Dienstag, 19. Januar 2010

Our comment on the recent article published on mashable.com

You cannot repeat it often enough!

Social Media does have great poential, no doubt.
It enables companies to reduce the ever growing distance between them and their consumers, between producer and buyer, takes them closer to their target groups and provides answers to the increasing desire for personalized products, or to sum it up: unpredictable consumer behavior.

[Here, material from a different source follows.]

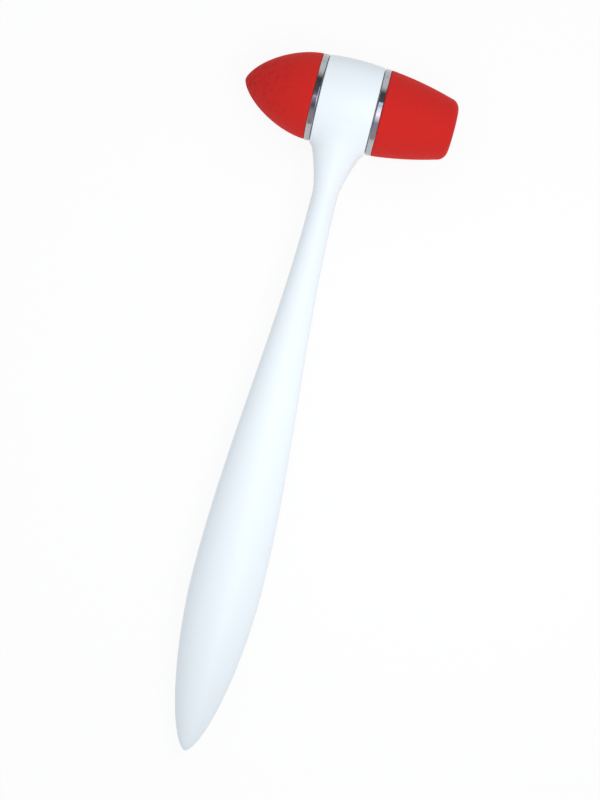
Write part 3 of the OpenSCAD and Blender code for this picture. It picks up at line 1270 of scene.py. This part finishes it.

But blindly investing into this miraculous segment may also cause harm. Not only in terms of an investment.
Social media is, as the name implies a social sometimes even personal phenomenon. No impressions are stronger than personal ones. But if whatever you do or say is not credible, the strength of the personal, social contact turns into the opposite of what had been desired: ignorance, distrust,  and negative word of mouth. It is like selling insurance contracts to family members in order to fulfill goals set by an insurance company you work for.  This will ruin social relationships forever. The same goes for companies who half-heartedly use Web 2.0 to boost profits .
Not every company fits into this personal sphere. And not everybody wants to be addressed this way. You cannot push a brand into the personal sphere of a consumer. Especially not if a company or brand does not possess the required desirability.
Consumers may be “victims” or information overload, unlimited product varieties, etc but they still have control over their private sphere. This has to be respected at all time. They decide what brands they “pull” into this sphere.
Usually it is brands they trust, have known for quite a time, that accompanied them during their life, brands they long have been admiring, or they use to transform features of the brand onto themselves.